Given that the function is $\mathrm{sin\theta }=\frac{2}{3},\mathrm{tan\theta }<0.$To find the exact values of $\mathrm{\theta }$.

There is a difference in sign due to the quadrant of II or IV. When $\mathrm{y}=2>0,$the quadrant is in II. The angle lies to the point $\mathrm{P}=(\mathrm{x},\mathrm{y})$ in the standard position.

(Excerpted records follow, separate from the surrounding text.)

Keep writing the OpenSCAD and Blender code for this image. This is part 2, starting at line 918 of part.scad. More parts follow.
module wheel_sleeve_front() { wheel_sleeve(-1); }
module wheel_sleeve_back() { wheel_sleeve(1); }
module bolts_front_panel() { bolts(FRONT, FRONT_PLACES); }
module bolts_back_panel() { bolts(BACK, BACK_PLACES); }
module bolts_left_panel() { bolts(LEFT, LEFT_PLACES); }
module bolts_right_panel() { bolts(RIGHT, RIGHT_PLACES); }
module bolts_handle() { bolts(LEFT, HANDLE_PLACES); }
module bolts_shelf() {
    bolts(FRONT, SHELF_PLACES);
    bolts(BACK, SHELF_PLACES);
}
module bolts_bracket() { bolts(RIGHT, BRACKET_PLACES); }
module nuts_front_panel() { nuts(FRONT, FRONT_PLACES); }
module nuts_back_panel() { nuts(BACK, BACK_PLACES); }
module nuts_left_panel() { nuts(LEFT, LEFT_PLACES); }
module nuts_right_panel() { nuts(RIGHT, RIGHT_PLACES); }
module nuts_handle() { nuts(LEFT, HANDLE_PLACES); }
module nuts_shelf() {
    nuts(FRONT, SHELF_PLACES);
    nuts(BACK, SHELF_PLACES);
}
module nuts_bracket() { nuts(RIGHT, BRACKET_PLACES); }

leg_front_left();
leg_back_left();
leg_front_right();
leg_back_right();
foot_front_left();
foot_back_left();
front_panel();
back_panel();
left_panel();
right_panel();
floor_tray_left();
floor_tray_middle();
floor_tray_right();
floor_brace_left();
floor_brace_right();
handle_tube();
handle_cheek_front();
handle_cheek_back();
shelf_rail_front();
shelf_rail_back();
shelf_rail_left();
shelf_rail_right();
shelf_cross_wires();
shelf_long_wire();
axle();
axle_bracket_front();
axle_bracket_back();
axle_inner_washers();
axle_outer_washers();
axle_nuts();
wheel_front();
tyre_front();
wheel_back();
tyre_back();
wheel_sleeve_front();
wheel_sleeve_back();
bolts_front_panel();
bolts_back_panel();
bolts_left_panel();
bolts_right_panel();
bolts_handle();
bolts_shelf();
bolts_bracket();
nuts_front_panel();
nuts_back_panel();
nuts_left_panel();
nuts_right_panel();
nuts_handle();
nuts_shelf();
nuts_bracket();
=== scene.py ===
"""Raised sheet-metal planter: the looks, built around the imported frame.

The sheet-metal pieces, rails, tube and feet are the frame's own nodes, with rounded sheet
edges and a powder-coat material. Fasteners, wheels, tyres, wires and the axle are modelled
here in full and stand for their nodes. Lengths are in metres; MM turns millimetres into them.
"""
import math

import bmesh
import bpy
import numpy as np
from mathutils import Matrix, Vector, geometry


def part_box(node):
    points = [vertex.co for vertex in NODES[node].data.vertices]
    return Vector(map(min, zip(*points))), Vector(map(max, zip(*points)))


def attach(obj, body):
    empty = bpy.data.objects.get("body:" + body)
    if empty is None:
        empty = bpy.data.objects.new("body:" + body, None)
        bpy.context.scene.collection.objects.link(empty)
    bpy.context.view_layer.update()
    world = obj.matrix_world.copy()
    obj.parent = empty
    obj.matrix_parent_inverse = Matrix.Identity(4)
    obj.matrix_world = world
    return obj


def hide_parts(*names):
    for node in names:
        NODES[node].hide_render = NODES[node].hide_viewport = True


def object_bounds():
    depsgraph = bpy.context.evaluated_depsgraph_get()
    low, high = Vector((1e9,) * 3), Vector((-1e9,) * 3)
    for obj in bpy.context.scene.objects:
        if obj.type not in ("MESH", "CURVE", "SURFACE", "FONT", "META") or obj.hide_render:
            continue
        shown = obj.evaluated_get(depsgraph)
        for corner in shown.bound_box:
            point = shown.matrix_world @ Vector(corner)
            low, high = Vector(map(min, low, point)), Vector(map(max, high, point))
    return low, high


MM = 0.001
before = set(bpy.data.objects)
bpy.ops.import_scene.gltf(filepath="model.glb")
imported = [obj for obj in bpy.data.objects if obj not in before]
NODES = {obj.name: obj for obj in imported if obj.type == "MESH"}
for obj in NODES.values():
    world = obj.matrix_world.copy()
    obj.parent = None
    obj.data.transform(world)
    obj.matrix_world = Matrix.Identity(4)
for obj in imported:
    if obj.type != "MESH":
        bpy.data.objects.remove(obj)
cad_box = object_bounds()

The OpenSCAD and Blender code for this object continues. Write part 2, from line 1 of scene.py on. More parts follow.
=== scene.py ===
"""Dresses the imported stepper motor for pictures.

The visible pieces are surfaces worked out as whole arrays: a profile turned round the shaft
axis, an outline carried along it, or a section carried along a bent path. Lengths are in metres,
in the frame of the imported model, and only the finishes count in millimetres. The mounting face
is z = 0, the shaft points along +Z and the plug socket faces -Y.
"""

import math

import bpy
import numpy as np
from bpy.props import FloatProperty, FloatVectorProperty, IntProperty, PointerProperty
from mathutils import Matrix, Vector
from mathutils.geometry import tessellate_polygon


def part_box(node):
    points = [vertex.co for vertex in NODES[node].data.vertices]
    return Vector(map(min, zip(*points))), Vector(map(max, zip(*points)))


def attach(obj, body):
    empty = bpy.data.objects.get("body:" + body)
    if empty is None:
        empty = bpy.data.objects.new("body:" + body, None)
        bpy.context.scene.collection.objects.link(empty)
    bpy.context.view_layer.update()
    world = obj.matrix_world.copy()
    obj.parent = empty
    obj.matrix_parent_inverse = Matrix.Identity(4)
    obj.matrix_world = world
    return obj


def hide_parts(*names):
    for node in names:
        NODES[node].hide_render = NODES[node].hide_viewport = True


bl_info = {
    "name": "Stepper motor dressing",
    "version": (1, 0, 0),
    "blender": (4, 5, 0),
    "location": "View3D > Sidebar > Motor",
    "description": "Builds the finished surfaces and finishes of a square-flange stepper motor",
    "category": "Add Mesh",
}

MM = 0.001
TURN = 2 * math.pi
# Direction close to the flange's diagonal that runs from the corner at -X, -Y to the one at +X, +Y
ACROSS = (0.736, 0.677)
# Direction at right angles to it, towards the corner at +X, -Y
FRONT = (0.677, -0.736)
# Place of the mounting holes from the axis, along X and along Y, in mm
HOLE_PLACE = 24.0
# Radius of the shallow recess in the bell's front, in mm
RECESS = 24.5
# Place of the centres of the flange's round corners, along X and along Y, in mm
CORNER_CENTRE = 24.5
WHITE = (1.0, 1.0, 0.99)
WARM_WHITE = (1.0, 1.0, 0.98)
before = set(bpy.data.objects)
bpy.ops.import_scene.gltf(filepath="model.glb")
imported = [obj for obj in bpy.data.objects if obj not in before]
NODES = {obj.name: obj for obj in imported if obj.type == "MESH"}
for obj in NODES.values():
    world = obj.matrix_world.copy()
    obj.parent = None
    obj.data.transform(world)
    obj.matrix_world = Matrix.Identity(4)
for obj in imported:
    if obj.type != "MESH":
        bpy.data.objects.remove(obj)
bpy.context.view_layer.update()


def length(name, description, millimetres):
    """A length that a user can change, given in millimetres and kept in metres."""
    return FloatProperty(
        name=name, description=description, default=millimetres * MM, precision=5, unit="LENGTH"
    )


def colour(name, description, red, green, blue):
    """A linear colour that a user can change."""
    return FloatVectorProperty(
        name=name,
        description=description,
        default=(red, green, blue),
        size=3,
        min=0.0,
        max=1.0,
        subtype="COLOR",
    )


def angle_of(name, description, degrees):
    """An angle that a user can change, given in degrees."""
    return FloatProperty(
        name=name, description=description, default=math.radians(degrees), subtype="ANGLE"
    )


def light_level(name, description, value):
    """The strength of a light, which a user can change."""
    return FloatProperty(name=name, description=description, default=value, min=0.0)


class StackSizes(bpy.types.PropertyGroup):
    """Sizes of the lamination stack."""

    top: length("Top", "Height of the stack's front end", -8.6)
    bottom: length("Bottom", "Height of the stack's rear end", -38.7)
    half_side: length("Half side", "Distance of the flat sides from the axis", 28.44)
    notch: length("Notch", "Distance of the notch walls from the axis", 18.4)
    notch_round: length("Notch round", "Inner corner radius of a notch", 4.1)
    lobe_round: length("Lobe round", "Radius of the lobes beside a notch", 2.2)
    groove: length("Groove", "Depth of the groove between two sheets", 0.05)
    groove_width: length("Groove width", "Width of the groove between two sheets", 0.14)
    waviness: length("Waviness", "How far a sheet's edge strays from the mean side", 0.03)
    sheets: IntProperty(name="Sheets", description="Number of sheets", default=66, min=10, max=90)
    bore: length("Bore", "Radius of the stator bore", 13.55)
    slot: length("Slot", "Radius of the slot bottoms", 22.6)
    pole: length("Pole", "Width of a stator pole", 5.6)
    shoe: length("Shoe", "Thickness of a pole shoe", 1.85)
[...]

The radius of the circle has ${\mathrm{r}}^2={\mathrm{x}}^2+{\mathrm{y}}^2.$ The values are $\mathrm{sin\theta }=\frac{\mathrm{y}}{\mathrm{r}},\mathrm{y}=2,\mathrm{r}=3.$ On solving and substituting,

$$\begin{gathered} {\mathrm{x}}^2={\mathrm{r}}^2-{\mathrm{y}}^2 \\ {\mathrm{x}}^2={\left(3\right)}^2-{\left(2\right)}^2{\mathrm{x}}^2=9-4 \\ {\mathrm{x}}^2=5 \\ \mathrm{x}=-\sqrt{5} \end{gathered}$$

On substituting the values for exact values are,

$$\begin{gathered} \mathrm{cos\theta }=\frac{\mathrm{x}}{\mathrm{r}} \\ \mathrm{cos\theta }=-\frac{\sqrt{5}}{3} \\ \mathrm{tan\theta }=\frac{\mathrm{y}}{\mathrm{x}} \\ \mathrm{tan\theta }=-\frac{2}{\sqrt{5}}.\frac{\sqrt{5}}{\sqrt{5}} \\ \mathrm{tan\theta }=-\frac{2\sqrt{5}}{5} \end{gathered}$$

On finding the exact values are,

$$\begin{gathered} \mathrm{csc\theta }=\frac{\mathrm{r}}{\mathrm{y}} \\ \mathrm{csc\theta }=\frac{3}{2} \\ \mathrm{sec\theta }=\frac{\mathrm{r}}{\mathrm{x}} \\ \mathrm{sec\theta }=-\frac{3}{\sqrt{5}}.\frac{\sqrt{5}}{\sqrt{5}} \\ \mathrm{sec\theta }=-\frac{3\sqrt{5}}{5} \\ \mathrm{cot\theta }=\frac{\mathrm{x}}{\mathrm{y}} \\ \mathrm{cot\theta }=-\frac{\sqrt{5}}{2} \end{gathered}$$